* _The problem_:
From the listing below, copy only the lines from the line that contains "dragonfly_lower_right_wing();" to the line that contains "in imported if", counting those two lines as part of the copy.

* _Given material_:

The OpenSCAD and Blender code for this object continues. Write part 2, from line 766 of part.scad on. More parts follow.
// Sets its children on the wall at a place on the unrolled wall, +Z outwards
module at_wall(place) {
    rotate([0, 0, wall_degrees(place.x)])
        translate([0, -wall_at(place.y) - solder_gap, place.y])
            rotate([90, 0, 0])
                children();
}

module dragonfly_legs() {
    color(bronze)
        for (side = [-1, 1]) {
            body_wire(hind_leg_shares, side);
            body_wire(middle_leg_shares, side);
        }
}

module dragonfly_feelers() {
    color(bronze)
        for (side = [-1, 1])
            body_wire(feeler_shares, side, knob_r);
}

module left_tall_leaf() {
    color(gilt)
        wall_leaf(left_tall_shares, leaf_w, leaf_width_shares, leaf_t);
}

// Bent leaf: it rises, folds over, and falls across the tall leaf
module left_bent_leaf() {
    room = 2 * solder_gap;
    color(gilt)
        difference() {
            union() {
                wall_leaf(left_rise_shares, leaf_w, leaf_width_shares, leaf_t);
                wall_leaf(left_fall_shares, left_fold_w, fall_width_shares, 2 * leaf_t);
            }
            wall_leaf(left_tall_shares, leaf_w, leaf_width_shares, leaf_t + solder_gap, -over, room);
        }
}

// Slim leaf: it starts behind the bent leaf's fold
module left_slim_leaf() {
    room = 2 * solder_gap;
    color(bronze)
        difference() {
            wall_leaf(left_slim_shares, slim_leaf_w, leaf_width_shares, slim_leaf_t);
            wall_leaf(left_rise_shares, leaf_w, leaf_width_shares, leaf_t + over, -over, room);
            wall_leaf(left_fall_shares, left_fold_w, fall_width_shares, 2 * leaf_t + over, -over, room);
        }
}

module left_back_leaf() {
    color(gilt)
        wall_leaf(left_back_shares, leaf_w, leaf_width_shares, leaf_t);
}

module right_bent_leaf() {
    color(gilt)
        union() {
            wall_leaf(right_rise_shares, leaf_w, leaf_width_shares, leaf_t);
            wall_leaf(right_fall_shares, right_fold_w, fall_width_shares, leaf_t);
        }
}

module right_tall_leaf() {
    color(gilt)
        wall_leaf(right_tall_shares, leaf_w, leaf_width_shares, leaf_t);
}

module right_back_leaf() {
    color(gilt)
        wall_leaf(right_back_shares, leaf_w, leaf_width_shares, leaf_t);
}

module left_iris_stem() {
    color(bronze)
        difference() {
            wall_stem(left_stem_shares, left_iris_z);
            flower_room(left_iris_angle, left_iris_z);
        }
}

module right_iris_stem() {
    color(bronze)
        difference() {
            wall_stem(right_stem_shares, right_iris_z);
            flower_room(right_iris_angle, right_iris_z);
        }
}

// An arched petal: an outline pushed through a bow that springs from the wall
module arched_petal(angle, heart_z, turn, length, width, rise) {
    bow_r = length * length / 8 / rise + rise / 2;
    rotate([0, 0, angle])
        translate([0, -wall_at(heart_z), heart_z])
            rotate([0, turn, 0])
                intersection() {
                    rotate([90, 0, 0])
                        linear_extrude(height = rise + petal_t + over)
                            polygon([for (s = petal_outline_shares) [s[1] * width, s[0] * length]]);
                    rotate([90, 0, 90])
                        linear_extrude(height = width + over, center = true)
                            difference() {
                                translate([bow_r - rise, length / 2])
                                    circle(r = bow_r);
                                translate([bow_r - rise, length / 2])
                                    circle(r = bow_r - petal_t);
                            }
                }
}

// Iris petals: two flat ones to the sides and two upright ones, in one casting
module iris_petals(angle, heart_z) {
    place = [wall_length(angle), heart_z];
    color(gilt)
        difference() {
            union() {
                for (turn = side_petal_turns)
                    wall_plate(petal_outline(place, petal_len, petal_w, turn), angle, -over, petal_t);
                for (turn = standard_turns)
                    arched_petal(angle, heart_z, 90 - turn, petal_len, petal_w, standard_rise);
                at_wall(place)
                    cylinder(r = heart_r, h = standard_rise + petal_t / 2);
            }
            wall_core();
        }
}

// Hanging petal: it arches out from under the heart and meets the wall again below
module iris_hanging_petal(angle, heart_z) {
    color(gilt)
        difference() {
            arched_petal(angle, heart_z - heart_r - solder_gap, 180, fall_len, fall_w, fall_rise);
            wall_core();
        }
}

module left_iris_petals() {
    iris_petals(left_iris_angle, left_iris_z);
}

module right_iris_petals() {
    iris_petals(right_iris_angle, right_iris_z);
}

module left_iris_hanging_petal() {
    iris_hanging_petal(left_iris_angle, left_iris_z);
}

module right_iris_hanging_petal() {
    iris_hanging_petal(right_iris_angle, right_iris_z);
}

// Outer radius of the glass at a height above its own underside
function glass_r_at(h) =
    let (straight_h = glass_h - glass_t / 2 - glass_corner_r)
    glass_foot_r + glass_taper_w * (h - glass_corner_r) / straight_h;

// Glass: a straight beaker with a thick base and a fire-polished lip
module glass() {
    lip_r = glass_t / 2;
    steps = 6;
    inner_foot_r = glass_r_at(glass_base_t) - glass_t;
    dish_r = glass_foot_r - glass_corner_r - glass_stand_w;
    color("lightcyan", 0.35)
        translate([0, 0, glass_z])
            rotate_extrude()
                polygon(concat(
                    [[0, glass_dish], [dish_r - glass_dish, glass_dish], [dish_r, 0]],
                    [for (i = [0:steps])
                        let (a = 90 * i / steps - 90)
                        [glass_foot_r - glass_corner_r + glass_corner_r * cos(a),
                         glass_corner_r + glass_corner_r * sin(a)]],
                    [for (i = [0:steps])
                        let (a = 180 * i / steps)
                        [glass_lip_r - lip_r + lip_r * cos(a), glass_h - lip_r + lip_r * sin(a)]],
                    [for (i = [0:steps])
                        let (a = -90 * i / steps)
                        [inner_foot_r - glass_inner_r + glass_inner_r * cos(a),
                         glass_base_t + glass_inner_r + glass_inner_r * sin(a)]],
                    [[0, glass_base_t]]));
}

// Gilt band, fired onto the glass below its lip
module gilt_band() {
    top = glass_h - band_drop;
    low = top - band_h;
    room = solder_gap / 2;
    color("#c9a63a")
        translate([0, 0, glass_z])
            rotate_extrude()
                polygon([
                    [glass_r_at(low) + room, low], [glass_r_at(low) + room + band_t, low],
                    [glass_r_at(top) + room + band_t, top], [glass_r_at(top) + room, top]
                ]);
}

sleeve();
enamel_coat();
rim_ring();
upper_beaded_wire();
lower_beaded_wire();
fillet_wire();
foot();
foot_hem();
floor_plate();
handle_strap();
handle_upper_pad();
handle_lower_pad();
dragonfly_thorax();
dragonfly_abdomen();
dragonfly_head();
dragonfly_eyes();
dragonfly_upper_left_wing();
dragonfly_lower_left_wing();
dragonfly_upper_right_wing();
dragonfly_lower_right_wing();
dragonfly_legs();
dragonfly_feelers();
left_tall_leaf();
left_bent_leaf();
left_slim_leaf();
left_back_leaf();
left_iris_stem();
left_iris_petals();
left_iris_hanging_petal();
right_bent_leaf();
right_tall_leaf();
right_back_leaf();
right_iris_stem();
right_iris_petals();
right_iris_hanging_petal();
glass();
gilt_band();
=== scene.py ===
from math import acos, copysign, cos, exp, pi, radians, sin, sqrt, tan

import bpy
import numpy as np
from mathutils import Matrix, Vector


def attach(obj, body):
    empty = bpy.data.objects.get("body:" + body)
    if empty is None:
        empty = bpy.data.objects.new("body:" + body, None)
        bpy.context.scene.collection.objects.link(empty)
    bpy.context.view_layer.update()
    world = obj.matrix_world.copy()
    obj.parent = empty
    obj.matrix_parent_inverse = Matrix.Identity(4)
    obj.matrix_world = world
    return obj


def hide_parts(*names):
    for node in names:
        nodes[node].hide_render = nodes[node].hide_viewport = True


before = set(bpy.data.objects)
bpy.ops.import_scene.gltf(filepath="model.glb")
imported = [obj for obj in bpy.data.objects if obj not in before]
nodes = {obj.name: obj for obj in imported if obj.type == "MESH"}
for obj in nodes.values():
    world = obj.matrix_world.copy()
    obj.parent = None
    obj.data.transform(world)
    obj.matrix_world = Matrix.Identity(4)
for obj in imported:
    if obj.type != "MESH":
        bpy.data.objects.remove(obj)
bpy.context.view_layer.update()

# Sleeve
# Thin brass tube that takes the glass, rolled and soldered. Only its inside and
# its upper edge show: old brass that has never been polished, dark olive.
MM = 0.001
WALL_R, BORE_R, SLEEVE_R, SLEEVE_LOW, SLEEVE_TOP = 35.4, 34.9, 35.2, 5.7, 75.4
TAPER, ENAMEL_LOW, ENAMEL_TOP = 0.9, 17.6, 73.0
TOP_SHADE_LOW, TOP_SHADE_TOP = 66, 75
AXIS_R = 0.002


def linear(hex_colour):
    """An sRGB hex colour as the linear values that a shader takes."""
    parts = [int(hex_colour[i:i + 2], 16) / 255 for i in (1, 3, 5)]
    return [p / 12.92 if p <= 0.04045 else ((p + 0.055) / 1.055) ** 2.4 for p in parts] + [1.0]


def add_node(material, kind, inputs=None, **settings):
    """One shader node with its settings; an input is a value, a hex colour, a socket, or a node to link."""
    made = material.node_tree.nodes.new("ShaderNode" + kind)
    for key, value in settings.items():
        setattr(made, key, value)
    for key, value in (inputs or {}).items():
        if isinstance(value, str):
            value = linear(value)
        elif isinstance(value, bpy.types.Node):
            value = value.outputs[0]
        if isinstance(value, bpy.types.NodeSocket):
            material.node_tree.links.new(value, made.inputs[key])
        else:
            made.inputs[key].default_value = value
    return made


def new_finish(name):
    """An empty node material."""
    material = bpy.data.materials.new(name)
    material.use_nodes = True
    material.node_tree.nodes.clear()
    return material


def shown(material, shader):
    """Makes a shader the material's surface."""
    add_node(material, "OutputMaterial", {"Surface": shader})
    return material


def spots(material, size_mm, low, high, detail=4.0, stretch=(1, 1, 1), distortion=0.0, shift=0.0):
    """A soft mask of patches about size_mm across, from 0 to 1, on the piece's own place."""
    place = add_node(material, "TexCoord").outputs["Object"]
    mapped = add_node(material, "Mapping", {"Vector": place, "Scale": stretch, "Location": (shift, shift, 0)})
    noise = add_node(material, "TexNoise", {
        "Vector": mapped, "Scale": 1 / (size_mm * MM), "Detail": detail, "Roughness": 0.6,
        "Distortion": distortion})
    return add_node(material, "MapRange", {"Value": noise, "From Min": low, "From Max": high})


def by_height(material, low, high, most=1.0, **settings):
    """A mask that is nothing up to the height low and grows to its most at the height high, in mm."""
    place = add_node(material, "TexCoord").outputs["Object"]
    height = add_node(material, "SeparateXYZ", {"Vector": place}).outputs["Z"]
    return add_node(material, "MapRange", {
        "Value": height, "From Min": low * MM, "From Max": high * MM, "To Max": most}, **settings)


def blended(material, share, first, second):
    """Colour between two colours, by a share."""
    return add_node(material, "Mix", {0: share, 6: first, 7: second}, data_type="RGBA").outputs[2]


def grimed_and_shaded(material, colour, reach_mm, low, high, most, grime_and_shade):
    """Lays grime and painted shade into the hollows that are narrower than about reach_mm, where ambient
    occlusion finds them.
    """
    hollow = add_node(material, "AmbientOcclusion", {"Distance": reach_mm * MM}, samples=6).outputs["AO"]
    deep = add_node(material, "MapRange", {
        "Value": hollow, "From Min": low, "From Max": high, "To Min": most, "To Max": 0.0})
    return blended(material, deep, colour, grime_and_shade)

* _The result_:
dragonfly_lower_right_wing();
dragonfly_legs();
dragonfly_feelers();
left_tall_leaf();
left_bent_leaf();
left_slim_leaf();
left_back_leaf();
left_iris_stem();
left_iris_petals();
left_iris_hanging_petal();
right_bent_leaf();
right_tall_leaf();
right_back_leaf();
right_iris_stem();
right_iris_petals();
right_iris_hanging_petal();
glass();
gilt_band();
=== scene.py ===
from math import acos, copysign, cos, exp, pi, radians, sin, sqrt, tan

import bpy
import numpy as np
from mathutils import Matrix, Vector


def attach(obj, body):
    empty = bpy.data.objects.get("body:" + body)
    if empty is None:
        empty = bpy.data.objects.new("body:" + body, None)
        bpy.context.scene.collection.objects.link(empty)
    bpy.context.view_layer.update()
    world = obj.matrix_world.copy()
    obj.parent = empty
    obj.matrix_parent_inverse = Matrix.Identity(4)
    obj.matrix_world = world
    return obj


def hide_parts(*names):
    for node in names:
        nodes[node].hide_render = nodes[node].hide_viewport = True


before = set(bpy.data.objects)
bpy.ops.import_scene.gltf(filepath="model.glb")
imported = [obj for obj in bpy.data.objects if obj not in before]
nodes = {obj.name: obj for obj in imported if obj.type == "MESH"}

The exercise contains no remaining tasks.